La crisis griega está poniendo a prueba los liderazgos en Europa. Hasta el momento, la firmeza del gobierno alemán – encabezado por Ángela Merkel- exigiendo que el apoyo a Grecia sea la oportunidad para apostar por una mayor disciplina fiscal en todos los países de la Unión, ha dado frutos más tangibles, y creíbles para el público y para los mercados, que la retórica política que invocaba una etérea y bien intencionada “solidaridad” con Grecia en nombre de un romántico “europeísmo”.
Merkel ha conseguido no sólo que participe también el Fondo Monetario Internacional en el rescate a Grecia, lo que obligará a establecer parámetros más exigentes para los ajustes fiscales en ese país, sino también un acuerdo preliminar para establecer mecanismos más eficaces que eviten la indisciplina fiscal y el incumplimiento de los mínimos exigidos a todos los países miembros para pertenecer a la Unión. Incluso si para establecer dichos mecanismos tienen que renegociarse los tratados de Lisboa, algo que al parecer produce un inmenso fastidio, así como un gran miedo, a la burocracia premier de la Unión Europea.
Toda la florida y ampulosa retórica de Nicolás Sarkozy no sirvió para suavizar la posición alemana.
Detrás del episodio, se podría encontrar cierta lección acerca de la gran crisis que aflige a la mayoría de los gobiernos y de los líderes políticos en el mundo: Enfrentan el hastío de la mayoría del electorado, un escepticismo arraigado y más que justificado, un desencanto generalizado de la sociedad hacia las promesas, los halagos, las ofertas idílicas.
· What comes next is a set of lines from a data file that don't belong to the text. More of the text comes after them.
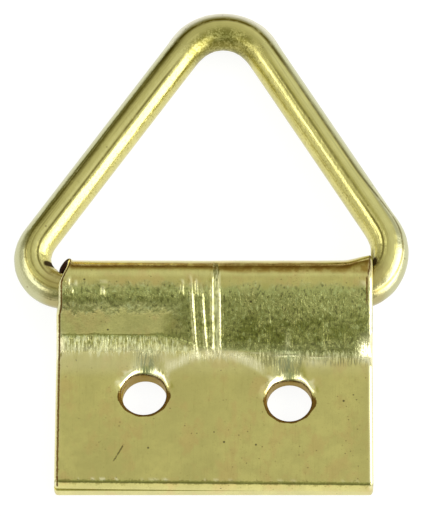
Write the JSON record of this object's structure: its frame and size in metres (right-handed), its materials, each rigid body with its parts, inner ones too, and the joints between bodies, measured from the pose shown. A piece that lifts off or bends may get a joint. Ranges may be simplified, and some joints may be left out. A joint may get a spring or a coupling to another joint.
{
  "type": "triangle-ring picture hanger",
  "caption": "Flat hanger for a picture's back: a folded brassed plate with screw holes, its rolled edge carrying a swinging triangular wire ring.",
  "frame": {"origin": "on the plate's back face, midway between the two screw holes", "axes": "+Z out of the front face, away from the surface the plate is screwed to; +Y from the screw holes towards the ring's top; +X to the right seen from the front"},
  "size_m": [0.0219, 0.0288, 0.0034],
  "materials": {
    "plate_brass": "bright brassed sheet with press and drawing marks",
    "wire_brass": "bright brassed drawn wire"
  },
  "bodies": {
    "plate": {"folded_plate": "plate_brass"},
    "ring": {"triangle_ring": "wire_brass"}
  },
  "joints": [
    {"name": "ring_swing", "type": "hinge", "parent": "plate", "child": "ring", "pos_m": [0, 0.00625, 0.0017], "axis": [1, 0, 0], "range_deg": [0, 173]}
  ]
}
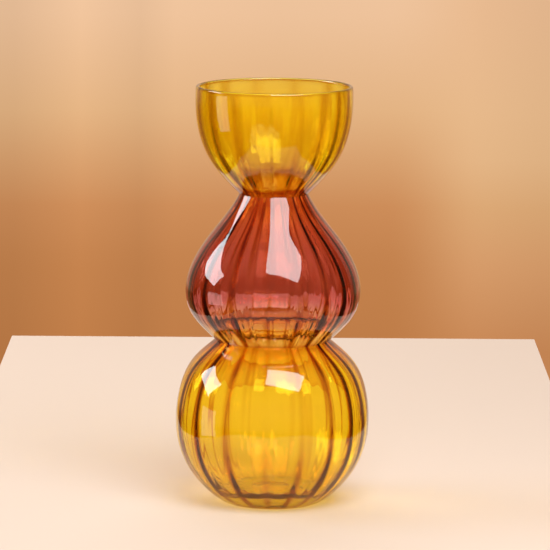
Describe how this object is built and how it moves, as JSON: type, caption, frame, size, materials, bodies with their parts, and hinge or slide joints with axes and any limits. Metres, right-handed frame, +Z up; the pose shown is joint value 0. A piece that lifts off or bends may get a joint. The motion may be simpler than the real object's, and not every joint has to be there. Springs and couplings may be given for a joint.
{
  "type": "vase",
  "caption": "Free-standing blown glass vase: an open bowl over a pear-shaped bulb over a round bulb, with pinched necks, soft upright ribs and an amber to cranberry to amber colour change.",
  "frame": {"origin": "middle of the flat underside, on the surface that the vase stands on", "axes": "+Z up along the vase's axis, -Y towards the viewer, +X to the viewer's right"},
  "size_m": [0.116, 0.116, 0.25],
  "materials": {
    "casing_glass": "fire-polished clear",
    "pad_glass": "polished pale straw",
    "lower_amber_glass": "polished amber",
    "cranberry_glass": "polished cranberry",
    "upper_amber_glass": "polished amber"
  },
  "bodies": {
    "root": {"base_pad": "pad_glass", "lower_bulb": "casing_glass", "lower_bulb_colour": "lower_amber_glass", "middle_bulb": "casing_glass", "middle_bulb_colour": "cranberry_glass", "upper_bowl": "casing_glass", "upper_bowl_colour": "upper_amber_glass"}
  },
  "joints": []
}
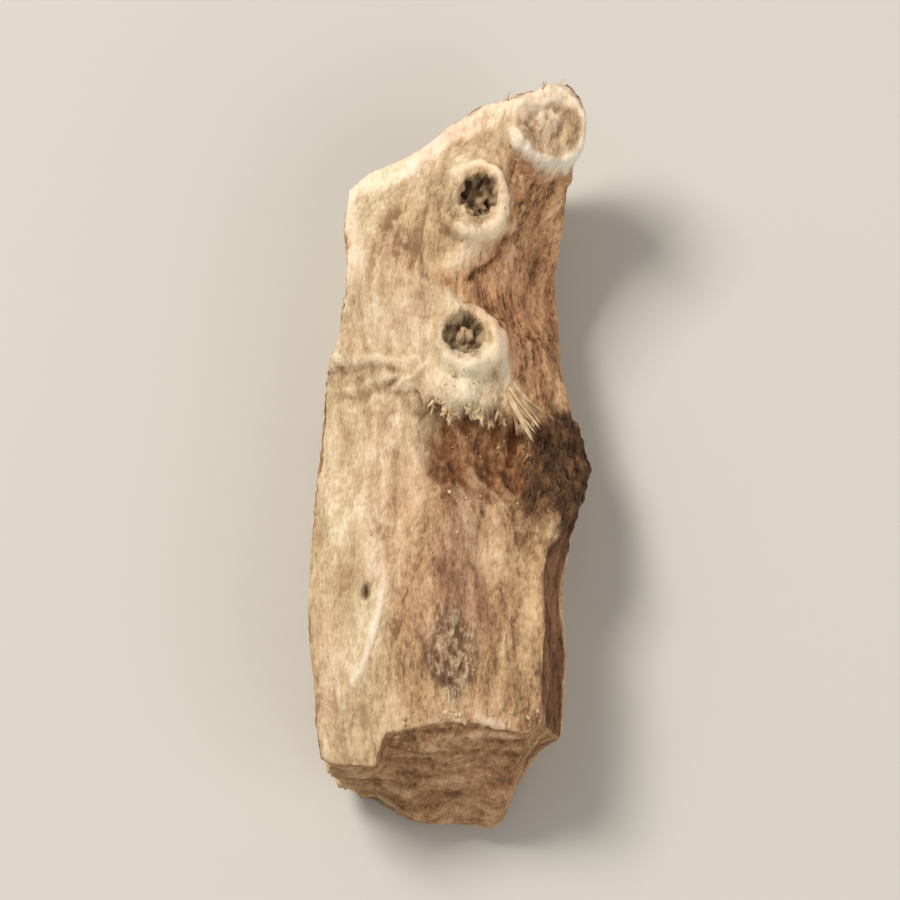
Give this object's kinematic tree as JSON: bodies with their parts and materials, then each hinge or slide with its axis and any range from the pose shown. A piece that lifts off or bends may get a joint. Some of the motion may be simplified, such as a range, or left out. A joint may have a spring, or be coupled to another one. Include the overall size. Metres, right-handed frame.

Y no lograrán recuperar la credibilidad perdida recurriendo a un ejército de encuestadores, especialistas en imagen y comunicación, redactores de discursos, maquillistas y cirujanos estéticos. Vaya, ni la inocultable belleza de Carla Bruni es suficiente. El problema es más profundo y, a la vez, más sencillo: Coherencia, consistencia entre lo que se dice y lo que se hace, honestidad intelectual para llamarle a las cosas por su nombre.
Merkel sabe que Europa hace años que perdió su fibra, sabe que hace años que el prometido “estado de bienestar”, en el que el Estado nos cuidaría de la cuna a la sepultura, produce insatisfacción y, visto en su conjunto, hace agua porque se ha tornado enormemente improductivo. Merkel sabe que no hay comidas gratis y tiene la honestidad intelectual de decírselo a los alemanes y a sus socios europeos. Tal vez sepa también que las burocracias internacionales suelen naufragar en la autocomplacencia y que los electores, así sea de una manera oscura, perciben cada vez más no sólo la inutilidad sino el tremendo desperdicio de recursos que implica mantener el tren de vida de esas burocracias premier multinacionales.
Por eso, Merkel vende mucho mejor la propuesta de “disciplina” que lo que vendió Sarkozy sus invocaciones a la “solidaridad” y a las soluciones mágicas e indoloras. Y esto, que es anatema para los consejeros áulicos de los políticos, aquellos que siempre recomiendan adular a los electores con ilusorias multiplicaciones de panes y peces, da resultado. ¿Por qué? Porque es creíble. Y es creíble porque corresponde a la realidad que día con día enfrentan esos electores. Una realidad en la que no hay “conquistas laborales intocables”, en la que no hay supersticiones “revolucionarias” que valgan, en la que no hay logro sin esfuerzo, en la que nadie recibe regalos a cambio de nada.